[milwaukee-electric] Re: Harrison Street station NSL
Don Ross
don0731 at gte.net
Sun Mar 20 00:22:41 EDT 2011
All on 600V. No 1200 on the North Shore. The TM had 1200 for a
short time but they gave up the 1200 also. South Shore is 1200. No
problem in crossing between TM, North Shore, and South Shore. No crossings.

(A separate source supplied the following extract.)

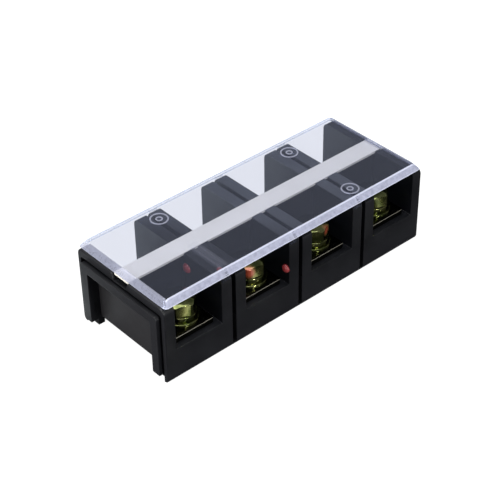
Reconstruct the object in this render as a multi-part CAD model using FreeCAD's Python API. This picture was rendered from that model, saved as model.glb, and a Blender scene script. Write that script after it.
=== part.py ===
import FreeCAD, Part
import math
import os

# Four pole high current terminal block with a clear lid, in millimetres.
# X runs along the row of poles, the front is towards -Y, and Z is up from the feet.

Vec = FreeCAD.Vector

# The row of poles
pole_count = 4
bay_width = 33.25
bay_wall = 7.25
groove_width = 3.0
groove_depth = 6.0
groove_drop = 12.0
groove_foot = 2.5

# The moulded base
base_depth = 77.4
wall_height = 52.3
shelf_height = 21.5
shelf_thickness = 4.0
skirt_thickness = 5.0
core_wall = 3.0
core_ceiling = 36.0
top_round = 4.0
foot_round = 3.0
edge_round = 0.8
partition_thickness = 10.0
partition_round = 1.5
channel_height = 5.5

# The raised frame on each end
rim_proud = 2.0
rim_half_width = 34.1
rim_top = 45.6
rim_wall = 5.9
rim_foot = 4.5
rim_round = 2.0
rim_gap = 1.8
rim_gap_depth = 3.0
panel_thickness = 2.0

# The finger notch in each end wall
notch_top_width = 15.0
notch_bottom_width = 11.0
notch_floor = 47.6
notch_depth = 4.5

# The marking strip
strip_width = 13.0
strip_thickness = 1.4
strip_stand = 0.1
strip_clearance = 0.25
strip_end_setback = 1.3
strip_round = 1.0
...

I don't know how the TM did the switch when they still had 1200. I
think they just ran slow when they ran on 600 wire.
Don (the younger)
At 11:03 PM 3/19/2011, you wrote:
>Concerning the rotary converters... Assuming that streetcars ran on 600V
>and the interurbans ran on, say, 1200V, how did the two types of coaches
>coexist on 1200V lines? Did the streetcars use a dropping resistor on
>1200V lines, or did the interurbans run, albeit slower, on 600V for the
>1/2 mile of trackage leading to/from the PSB to Hibernia. Seeing that
>human operators were usually employed to synchronize the converters at
>substations, did the interurbans ever convert to unmanned mercury-vapor
>rectifier setups at their substations?
>
>On 3/19/2011 11:05 PM, Don Ross wrote:
> > I thought I had explained the area. Harrison Street was the end of
> > the street. North of the area was residential. Then we had private
> > trackage from South. On the East Side of the main line was the
> > rotary convertor, shops, storage tracks, and the truck trailler
> > tracks. West of the main line was the station. It was a 2 story
> > building on the south end of the building and on the north side was
> > the MD depot. Besides the track than along the station, a second
> > track served as a unloading area.
> > The station itself was also used as a waiting room. I don't remember
> > if there was an agent there or if they just used collectors on the cars.